Murphy and Williams (in their respective heydays) would be good examples for a more historical view, and outside of comedy, I was just reading the article elsewhere on this site about films that started shooting with unfinished scripts, and was interested to read about the improv involved in making Iron Man. Thanks for the comment!

Definitely didn't intend to blame the actors, and I hope that came across in the feature- as you say, the amount of improv constitutes a thorough job, but the lack of editing (especially in Bridesmaids) is the opposite. Thanks for the comment.

The problem is not improv, it's a lack of editing. Comedies, and indeed most movies, should aim for that sweet spot between 90 minutes and 2 hours.
There's a famous saying in Hollywood - "cut what you love". If it's not adding to the story-telling, you have to take it out of the movie. But certain directors are ignoring that rule of late. How many times nowadays do you hear the audience saying, "it would have been great...if only it was shorter"?
Comedies can definitely be ad-libbed, but they can not be sprawling and lacking in focus.

That definitely did, it was more just a comment in general to firmly blame the editing (if that makes sense) thanks for replying.

Just one problem with the article, This is 40 was NOT improv heavy. 90% of the movie was scripted. I have had the script since the last shooting draft was given out, and like I said 90% of the funny stuff is written down.

Judd Apatow, like you have mentioned, started in TV were Ad lib is not allowed that much, due to time restraints etc, and his movies have only been ad lib in the funniest scenes, (EG Chest Waxing, giving birth and fantasy baseball scenes.)

Good article, I agree on most points (except your view on Bridesmaids). However surely at least a passing mention of Christopher Guest was warranted.

Bloat is the new watchword in Hollywood. If audiences are seen to like something then surely they would love more of it the guys in charge have decided. This is why we have comedies which outstay the joke, more and more blockbuster movies which push the 3hr mark, trilogies based on novels where the final one is shot and released as 2 movies. The idea of paring a movie or story to it's bare essentials has lost it's relevance as we, the consumers, ask Hollywood to waste more and more of our spare time and they are only to happy to oblige for an additional price.

I do always groan slightly when I see a comedy film that's any longer than about 100 minutes. It then has to do something very special to justify that runtime.

That said, massive thumbs up for improvisation. People are often at their funniest when they're just riffing.

Where it comes together best is where you have a clear story, and a clear goal in mind for the scene, and (good) actors improv with that in mind. This is what happens in the best improv stuff produced in the UK. Or you have a strict structure and lines, but one actor is a loose cannon and riffs off the actors around him... See most of Bill Murray's career.

What sh*ts me is that the extended cut of The 40-Year Old version was the only one on the DVD - I couldn't opt to watch the shorter (and better) theatrical release...

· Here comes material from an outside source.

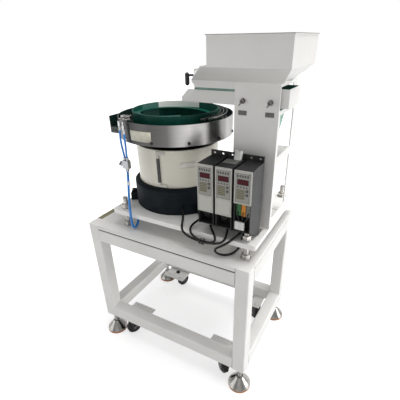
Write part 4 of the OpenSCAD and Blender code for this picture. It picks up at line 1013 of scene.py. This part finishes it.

I HATE it when you can tell that the actors are just sitting around in a scene making stuff up (I yhink The Watch suffered from this). It just seems like they came up with a plot, figured the actors come impov the comedy, and started filming. When it's done right, it's great, when it's badly done, it just looks lazy and unfunny. And also, Apatow does need to find an editor--his movies are too long. Everyone went wild about Bridesmaids, but I came out of it thinking it would have been much better if it were a half hour shorter.

COMMUNITY is the farthest thing from improvised. It's very tightly-scripted.

Older examples - indeed! Howard Hawks and in particular Leo McCarey (whose genius for it - that is, improvising with his actors - is increasingly evident as more of his lost work is rediscovered).

This seems to be a trend which has extended over to drama too, I just watched a film called "Drinking Buddies" which was 100% improvised dialogue. It did have its moments, but I have to agree with what one reviewer said in that actors have no sense of subtext, they like to dig into the script and bring it out, whereas writers are all about burying meaning below the surface of their words. When actors do improv, they only ever seem to say the obvious. Added to the fact that it didn't sound natural at all, they were pausing awkwardly, especially when asked for specifics relating to their character's actions.